Haluska also has kept in touch with members of the current Iowa staff. Even though he didn’t play for Todd Lickliter and his assistants, he spent some time getting to know them before he left for New Orleans.

“He’s doing a great job,” Haluska said of Lickliter. “Obviously it’s a tough transition year. There have been some highs and lows. But I think this staff is going to do wonders. I know they’re excited. I know the players are excited. Time will tell, but I think Iowa basketball has an exciting future.”

Haluska and his wife, Kendra, recently received some exciting news away from the court. The couple, who married last summer, was told that it would be having its first child in late June or early July.

The Haluskas are going through life changes as living in New Orleans is the first time either has resided out of the state of Iowa.

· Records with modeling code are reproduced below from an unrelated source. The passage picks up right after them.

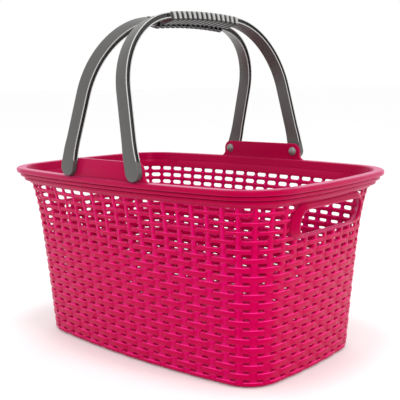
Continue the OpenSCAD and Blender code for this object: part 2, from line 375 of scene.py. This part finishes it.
def solid_from_grids(name, outer, back, keep, painted_light):
    """Closed solid between two grids, with a wall round every quad that isn't kept."""
    lines, stops = outer.shape[:2]
    index = np.arange(lines * stops).reshape(lines, stops)
    inner = index + lines * stops
    a, b = index[:-1, :-1], index[:-1, 1:]
    c, d = index[1:, 1:], index[1:, :-1]
    shift = lines * stops
    faces = [np.stack([a, b, c, d], -1)[keep],
             np.stack([a, d, c, b], -1)[keep] + shift]
    padded = np.zeros((lines + 1, stops + 1), bool)
    padded[1:-1, 1:-1] = keep
    above, below = padded[1:, 1:-1], padded[:-1, 1:-1]
    left, right = index[:, :-1], index[:, 1:]
    lower, upper = above & ~below, below & ~above
    faces.append(np.stack([right, left, left + shift, right + shift], -1)[lower])
    faces.append(np.stack([left, right, right + shift, left + shift], -1)[upper])
    east, west = padded[1:-1, 1:], padded[1:-1, :-1]
    low, high = index[:-1, :], index[1:, :]
    starts, ends = east & ~west, west & ~east
    faces.append(np.stack([low, high, high + shift, low + shift], -1)[starts])
    faces.append(np.stack([high, low, low + shift, high + shift], -1)[ends])
    faces = np.concatenate(faces)
    points = np.concatenate([outer.reshape(-1, 3), back.reshape(-1, 3)])
    values = np.concatenate([painted_light.ravel(), painted_light.ravel()])
    used = np.unique(faces)
    renumber = np.zeros(len(points), int)
    renumber[used] = np.arange(len(used))
    return make_mesh(name, points[used], renumber[faces].tolist(), 50.0, values[used])


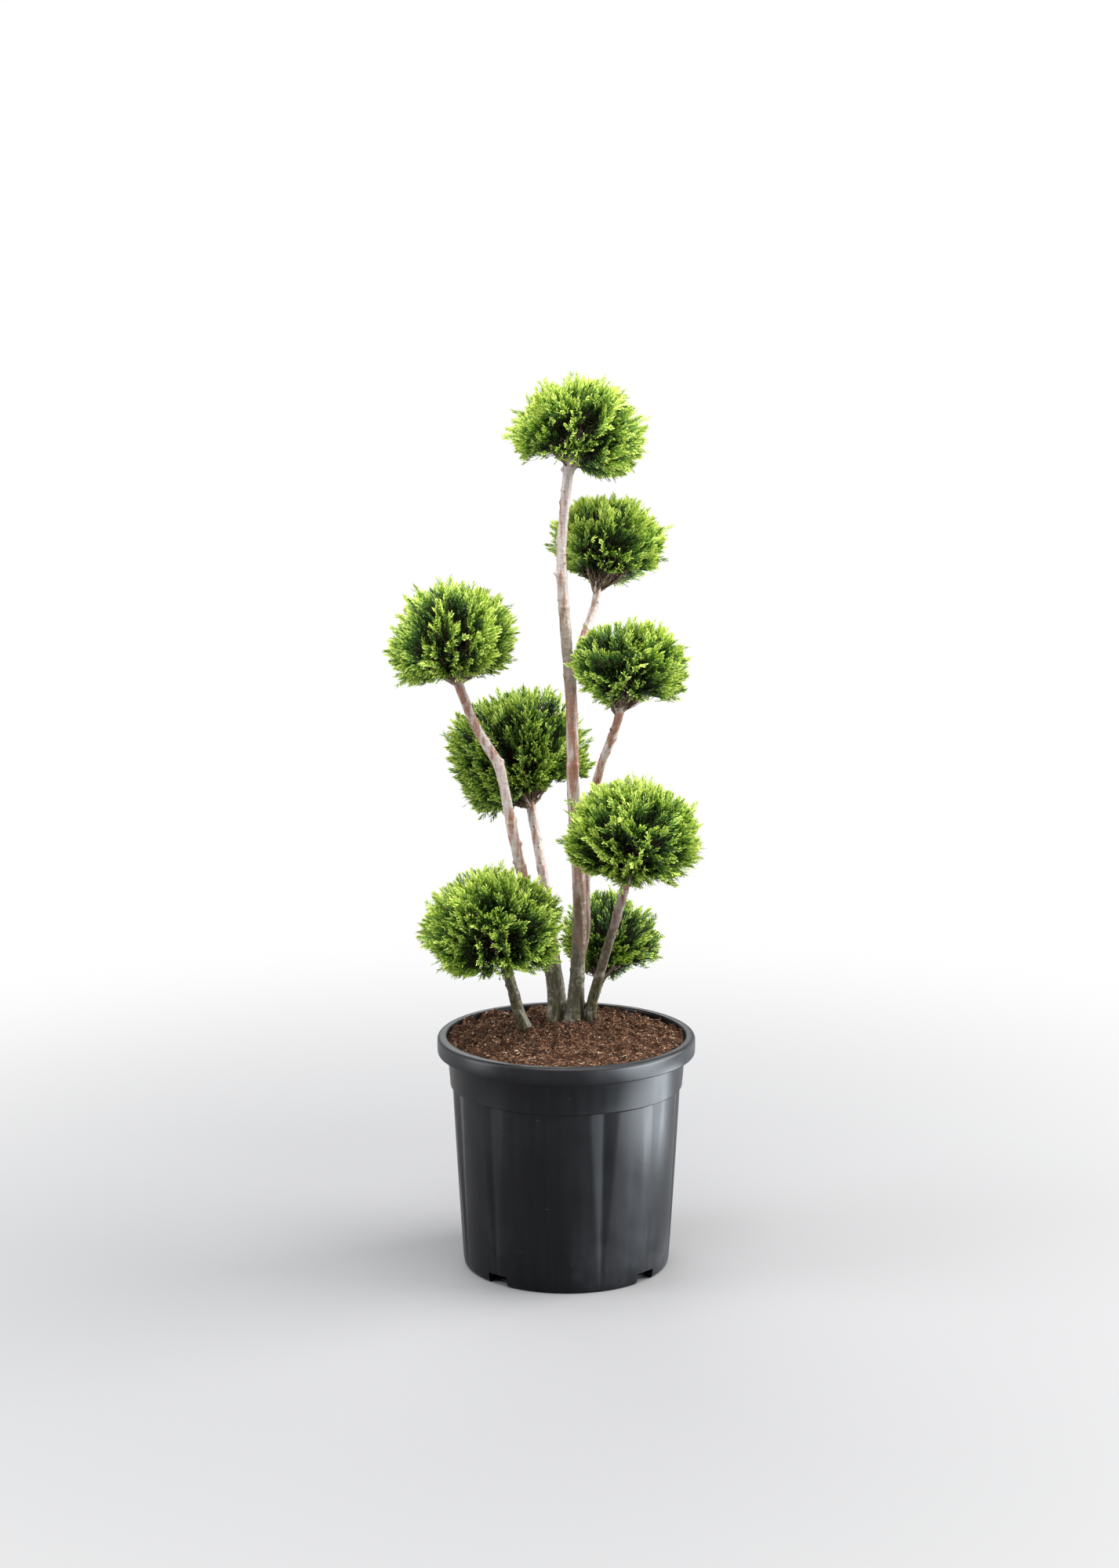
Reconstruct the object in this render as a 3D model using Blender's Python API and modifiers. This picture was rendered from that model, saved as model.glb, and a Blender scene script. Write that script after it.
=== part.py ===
"""A cypress trained as eight clipped balls on bare stems, standing in a round nursery pot.

Metres, +Z up. The origin is the middle of the pot's flat underside, and -Y is the front.
Sizes are written in centimetres and turned into metres where they are used.
"""
import math

import bmesh
import bpy
from mathutils import Matrix, Vector, noise

CM = 0.01
GAP = 0.0003                # clearance between solids that touch

# Pot, in cm: a 20 litre container, 34 cm across the rim and 31 cm high.
POT_HEIGHT = 30.8
POT_STEPS = 60
RIM_RADIUS = 17.05
RIM_INNER_RADIUS = 15.75
RIM_DEPTH = 2.3             # height of the rolled band
COLLAR_RADIUS = (15.7, 15.35)   # under the rim, and at the step
STEP_HEIGHT = 24.4          # where the collar steps in to the body
BODY_RADIUS = (15.05, 13.6)     # under the step, and at the foot
BODY_TOP = 24.05            # height where the body starts under the step
BODY_SWELL = 0.9            # 1 is a straight taper, less is fuller
FLOOR_THICKNESS = 0.4
WALL_THICKNESS = 0.42
FLUTE_COUNT = 12
FLUTE_START = 19.0          # degrees from the front, towards +X
FLUTE_HALF_WIDTH = 8.0      # degrees, at the step
FLUTE_DEPTH = 0.2
NOTCH_ANGLES = (-131.0, -41.0, 49.0, 139.0)
NOTCH_SIZE = (3.1, 1.4)     # width, height

# Soil, in cm: a low mound with a level middle that the stems stand on.
SOIL_TOP = 31.2
SOIL_EDGE_TOP = 30.3
SOIL_LEVEL_RADIUS = 9.0
SOIL_STEPS = 36

# Limbs, in cm. Each runs from its foot to its tip through a few bends.
# thick: diameter above the flare and at the tip. flare: what the foot adds. collar: what the tip adds.
LIMBS = {
    "trunk": dict(
        bends=[(0.95, 4.7, 31.2), (1.35, 4.8, 35.5), (1.8, 5.0, 47.5), (0.95, 5.0, 62.0),
               (0.7, 5.0, 74.0), (0.05, 5.0, 82.0), (-0.65, 5.1, 93.0), (-0.15, 5.3, 101.0),
               (0.5, 5.5, 106.6)],
        thick=(2.0, 1.2), flare=0.9, collar=0.95, sides=10),
    "stem_front_left": dict(
        bends=[(-5.25, -0.4, 31.2), (-6.3, -0.9, 34.0), (-7.05, -1.7, 37.2), (-8.2, -3.1, 41.6)],
        thick=(1.52, 1.25), flare=0.25, collar=0.2, sides=8),
    "stem_left": dict(
        bends=[(-1.6, 4.6, 31.2), (-2.1, 4.7, 38.0), (-5.5, 4.5, 50.0), (-7.2, 4.3, 57.5),
               (-8.4, 4.0, 64.0), (-9.2, 3.9, 66.6), (-12.0, 3.5, 71.5), (-14.5, 3.0, 77.9)],
        thick=(1.62, 1.2), flare=0.25, collar=0.15, sides=8),
    "stem_middle_left": dict(
        bends=[(-0.35, 7.4, 31.2), (-1.35, 8.4, 38.0), (-2.9, 10.0, 48.5), (-4.3, 11.5, 56.5),
               (-5.1, 12.4, 60.8)],
        thick=(1.34, 1.2), flare=0.2, collar=0.6, sides=8),
    "stem_front_right": dict(
        bends=[(3.3, 4.5, 31.2), (3.55, 4.1, 34.4), (4.95, 2.5, 40.0), (6.3, 0.6, 45.2),
               (8.1, -2.5, 52.6)],
        thick=(1.34, 1.1), flare=0.25, collar=0.1, sides=8),
    "stem_back_right": dict(
        bends=[(3.0, 7.7, 31.2), (3.7, 9.4, 33.0), (5.0, 12.0, 36.2)],
        thick=(1.15, 1.05), flare=0.2, collar=0.3, sides=8),
    "bough_right": dict(
        bends=[(1.8, 5.5, 38.8), (2.7, 6.35, 43.5), (2.65, 6.2, 50.5), (3.0, 5.4, 58.0),
               (4.45, 3.9, 65.5), (6.6, 2.2, 71.8), (7.2, 1.5, 75.3)],
        thick=(1.06, 1.1), flare=0.0, collar=0.35, sides=8),
    "bough_upper_right": dict(
        bends=[(0.4, 5.2, 75.6), (1.15, 6.2, 78.4), (2.1, 8.2, 82.2), (3.7, 10.8, 86.4),
               (4.4, 12.2, 90.0)],
        thick=(0.95, 0.9), flare=0.0, collar=0.25, sides=8),
}
FLARE_HEIGHT = 2.2          # over which a foot widens
COLLAR_HEIGHT = 1.3         # over which a tip widens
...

“It’s an interesting city, that’s for sure,” Adam said. “Moving down here from Iowa, it’s just a lot different. My wife and I really had to adjust because it’s our first time away from home, but the city has been great, especially when you consider the food and the weather. It’s a lot warmer down here.

“There’s a lot to see and do. There’s been a great recovery effort and there’s always something going on. You had the Saints and then all the bowl games that were here. Now, the city is kind of gearing up for Mardi Gras. There’s a month celebration of that. We have the all-star game coming. Every day there is something new going on.”

As for Haluska’s basketball future, he’s not looking too far ahead. He hopes to finish out this season strong and see what happens next.

“I’m going to let basketball take me where I want to go because I enjoy the game so much I want to continue to play,” Haluska said. “I’d love to stay with the Hornets, but if that doesn’t happen, so be it. I’m excited. There are a lot of things coming up in my life, and we’ll see where everything takes me.”